• Objective: Using the listing below, copy exactly the lines from the one containing "Reconstruct the object" to the one containing "STEERING_ARM = 14.0", both lines included, and no others.

• Stored records:

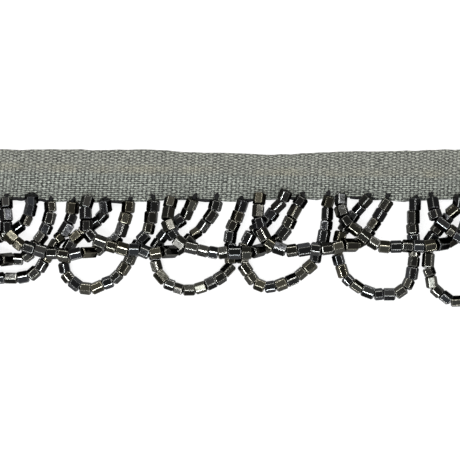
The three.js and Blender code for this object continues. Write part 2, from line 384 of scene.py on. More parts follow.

--

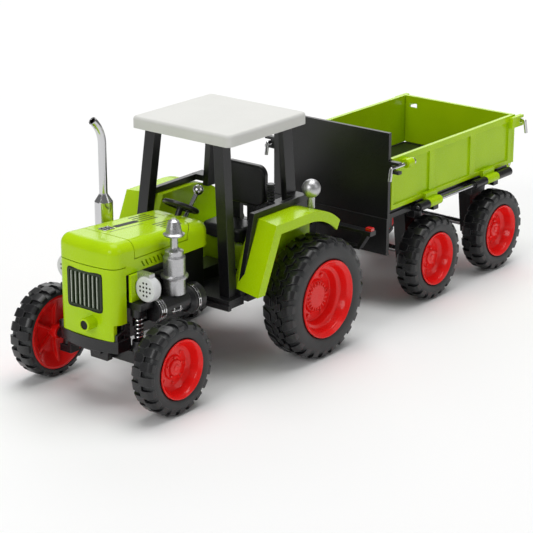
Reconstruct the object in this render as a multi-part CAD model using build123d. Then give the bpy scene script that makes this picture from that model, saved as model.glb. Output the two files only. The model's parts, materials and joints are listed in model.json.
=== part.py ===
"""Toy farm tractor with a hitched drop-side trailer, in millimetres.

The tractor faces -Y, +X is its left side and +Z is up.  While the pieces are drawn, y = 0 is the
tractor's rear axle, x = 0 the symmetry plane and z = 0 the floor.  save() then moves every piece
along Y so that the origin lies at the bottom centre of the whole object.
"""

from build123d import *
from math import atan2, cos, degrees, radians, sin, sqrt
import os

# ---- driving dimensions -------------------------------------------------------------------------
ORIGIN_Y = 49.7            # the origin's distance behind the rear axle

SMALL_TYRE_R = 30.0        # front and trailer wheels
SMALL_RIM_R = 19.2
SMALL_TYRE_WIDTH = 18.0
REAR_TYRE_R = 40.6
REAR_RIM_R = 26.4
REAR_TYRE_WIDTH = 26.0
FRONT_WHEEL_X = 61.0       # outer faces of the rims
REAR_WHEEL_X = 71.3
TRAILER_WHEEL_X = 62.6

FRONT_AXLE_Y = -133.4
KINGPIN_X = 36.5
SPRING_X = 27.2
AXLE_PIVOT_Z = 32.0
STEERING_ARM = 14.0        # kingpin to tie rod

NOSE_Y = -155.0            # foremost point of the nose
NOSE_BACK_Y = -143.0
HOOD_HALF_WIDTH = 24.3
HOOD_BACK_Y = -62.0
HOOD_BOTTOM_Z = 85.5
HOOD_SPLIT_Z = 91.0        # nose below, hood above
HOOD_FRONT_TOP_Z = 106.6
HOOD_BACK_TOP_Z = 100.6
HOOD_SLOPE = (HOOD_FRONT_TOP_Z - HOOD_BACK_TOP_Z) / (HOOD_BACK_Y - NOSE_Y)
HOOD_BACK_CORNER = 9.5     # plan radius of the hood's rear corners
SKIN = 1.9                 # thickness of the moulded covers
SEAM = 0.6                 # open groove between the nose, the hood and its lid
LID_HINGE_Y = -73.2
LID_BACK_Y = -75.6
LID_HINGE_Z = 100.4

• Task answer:
Reconstruct the object in this render as a multi-part CAD model using build123d. Then give the bpy scene script that makes this picture from that model, saved as model.glb. Output the two files only. The model's parts, materials and joints are listed in model.json.
=== part.py ===
"""Toy farm tractor with a hitched drop-side trailer, in millimetres.

The tractor faces -Y, +X is its left side and +Z is up.  While the pieces are drawn, y = 0 is the
tractor's rear axle, x = 0 the symmetry plane and z = 0 the floor.  save() then moves every piece
along Y so that the origin lies at the bottom centre of the whole object.
"""

from build123d import *
from math import atan2, cos, degrees, radians, sin, sqrt
import os

# ---- driving dimensions -------------------------------------------------------------------------
ORIGIN_Y = 49.7            # the origin's distance behind the rear axle

SMALL_TYRE_R = 30.0        # front and trailer wheels
SMALL_RIM_R = 19.2
SMALL_TYRE_WIDTH = 18.0
REAR_TYRE_R = 40.6
REAR_RIM_R = 26.4
REAR_TYRE_WIDTH = 26.0
FRONT_WHEEL_X = 61.0       # outer faces of the rims
REAR_WHEEL_X = 71.3
TRAILER_WHEEL_X = 62.6

FRONT_AXLE_Y = -133.4
KINGPIN_X = 36.5
SPRING_X = 27.2
AXLE_PIVOT_Z = 32.0
STEERING_ARM = 14.0        # kingpin to tie rod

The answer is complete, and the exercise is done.